**Stated exercise**
Return the complete listing that follows, with each line reproduced exactly.

-- Start Dataset extract --

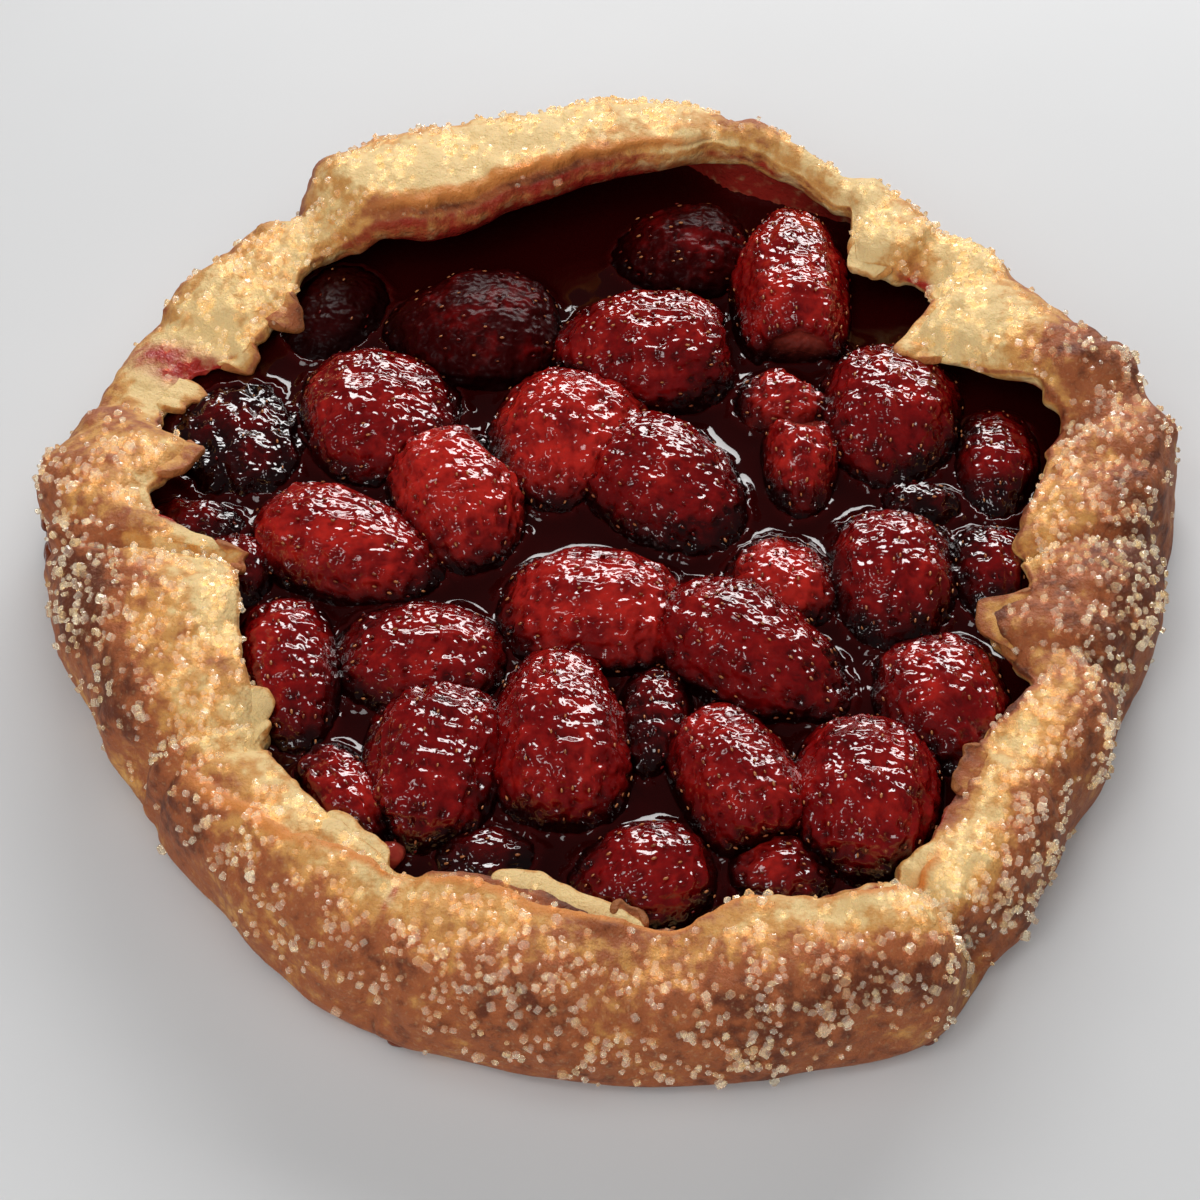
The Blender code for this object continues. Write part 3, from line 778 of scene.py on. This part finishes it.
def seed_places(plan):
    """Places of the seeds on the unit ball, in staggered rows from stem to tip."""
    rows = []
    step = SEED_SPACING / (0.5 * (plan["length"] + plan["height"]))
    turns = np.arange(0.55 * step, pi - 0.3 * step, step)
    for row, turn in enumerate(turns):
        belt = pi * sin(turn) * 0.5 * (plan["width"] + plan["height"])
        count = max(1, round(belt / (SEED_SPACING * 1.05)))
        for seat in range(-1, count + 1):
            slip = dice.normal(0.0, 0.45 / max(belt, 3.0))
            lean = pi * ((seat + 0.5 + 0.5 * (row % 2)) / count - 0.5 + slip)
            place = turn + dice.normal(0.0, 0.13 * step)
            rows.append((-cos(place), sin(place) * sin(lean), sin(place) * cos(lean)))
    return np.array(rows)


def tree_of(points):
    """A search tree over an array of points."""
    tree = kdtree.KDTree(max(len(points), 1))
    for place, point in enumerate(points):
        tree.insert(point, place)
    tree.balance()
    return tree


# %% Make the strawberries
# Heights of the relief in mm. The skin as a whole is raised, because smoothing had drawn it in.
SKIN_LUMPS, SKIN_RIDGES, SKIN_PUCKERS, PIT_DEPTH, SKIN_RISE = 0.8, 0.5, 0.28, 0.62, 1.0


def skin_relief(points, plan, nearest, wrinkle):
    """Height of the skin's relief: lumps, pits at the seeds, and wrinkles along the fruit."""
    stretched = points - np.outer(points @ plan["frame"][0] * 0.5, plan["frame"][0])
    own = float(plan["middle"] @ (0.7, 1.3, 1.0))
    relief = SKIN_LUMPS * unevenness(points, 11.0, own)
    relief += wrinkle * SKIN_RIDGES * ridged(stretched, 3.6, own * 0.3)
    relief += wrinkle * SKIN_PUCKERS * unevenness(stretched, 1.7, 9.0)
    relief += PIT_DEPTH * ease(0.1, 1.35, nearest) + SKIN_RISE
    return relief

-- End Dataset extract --

**Result for this exercise**
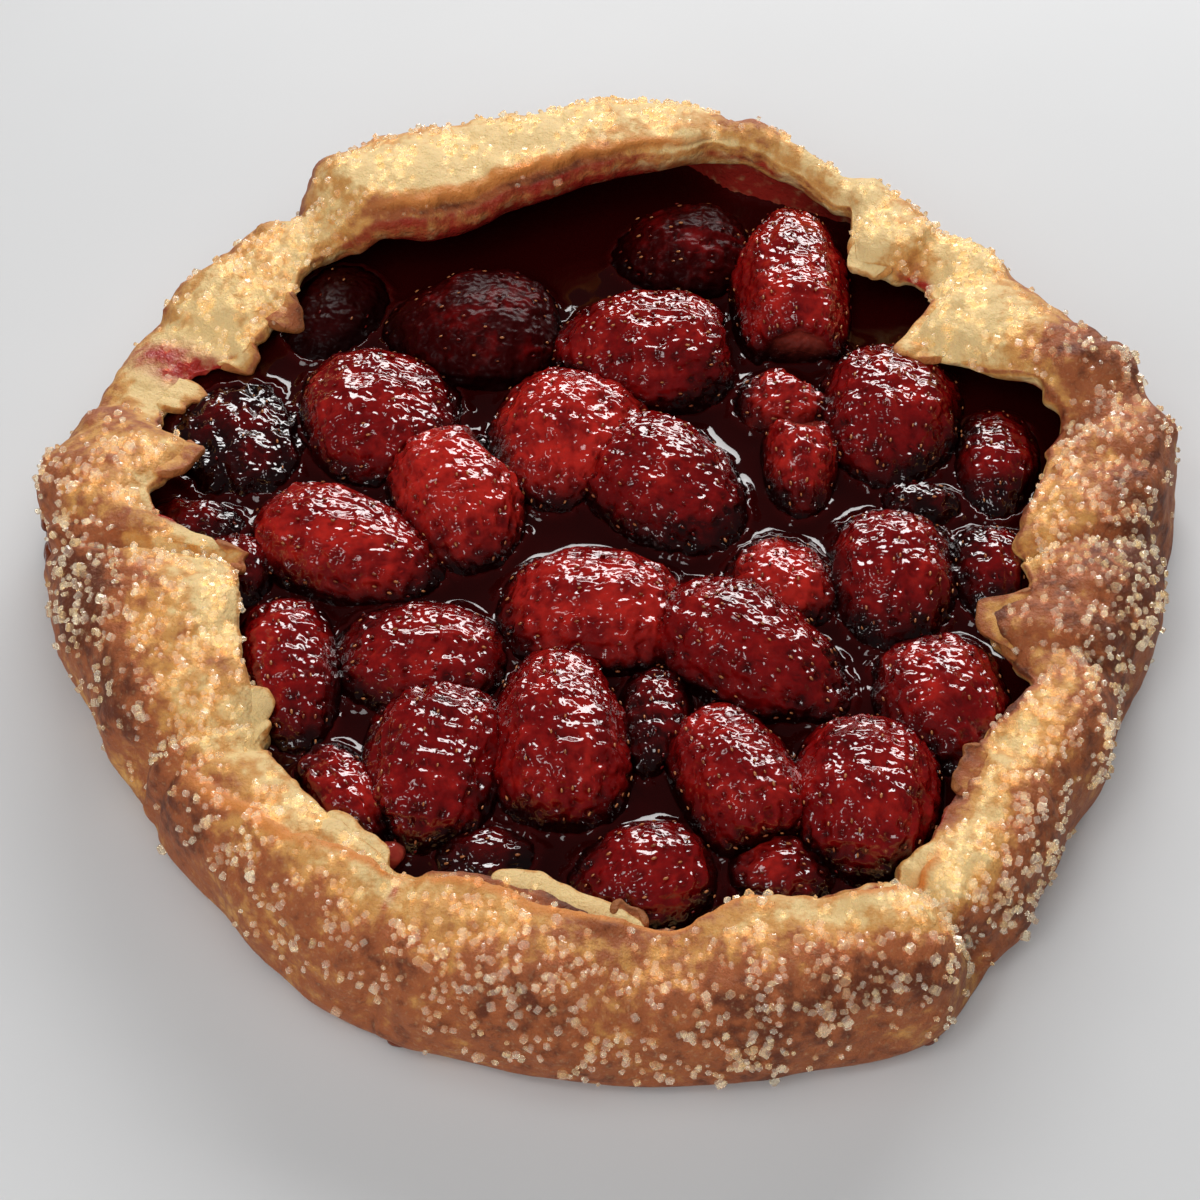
The Blender code for this object continues. Write part 3, from line 778 of scene.py on. This part finishes it.
def seed_places(plan):
    """Places of the seeds on the unit ball, in staggered rows from stem to tip."""
    rows = []
    step = SEED_SPACING / (0.5 * (plan["length"] + plan["height"]))
    turns = np.arange(0.55 * step, pi - 0.3 * step, step)
    for row, turn in enumerate(turns):
        belt = pi * sin(turn) * 0.5 * (plan["width"] + plan["height"])
        count = max(1, round(belt / (SEED_SPACING * 1.05)))
        for seat in range(-1, count + 1):
            slip = dice.normal(0.0, 0.45 / max(belt, 3.0))
            lean = pi * ((seat + 0.5 + 0.5 * (row % 2)) / count - 0.5 + slip)
            place = turn + dice.normal(0.0, 0.13 * step)
            rows.append((-cos(place), sin(place) * sin(lean), sin(place) * cos(lean)))
    return np.array(rows)


def tree_of(points):
    """A search tree over an array of points."""
    tree = kdtree.KDTree(max(len(points), 1))
    for place, point in enumerate(points):
        tree.insert(point, place)
    tree.balance()
    return tree


# %% Make the strawberries
# Heights of the relief in mm. The skin as a whole is raised, because smoothing had drawn it in.
SKIN_LUMPS, SKIN_RIDGES, SKIN_PUCKERS, PIT_DEPTH, SKIN_RISE = 0.8, 0.5, 0.28, 0.62, 1.0


def skin_relief(points, plan, nearest, wrinkle):
    """Height of the skin's relief: lumps, pits at the seeds, and wrinkles along the fruit."""
    stretched = points - np.outer(points @ plan["frame"][0] * 0.5, plan["frame"][0])
    own = float(plan["middle"] @ (0.7, 1.3, 1.0))
    relief = SKIN_LUMPS * unevenness(points, 11.0, own)
    relief += wrinkle * SKIN_RIDGES * ridged(stretched, 3.6, own * 0.3)
    relief += wrinkle * SKIN_PUCKERS * unevenness(stretched, 1.7, 9.0)
    relief += PIT_DEPTH * ease(0.1, 1.35, nearest) + SKIN_RISE
    return relief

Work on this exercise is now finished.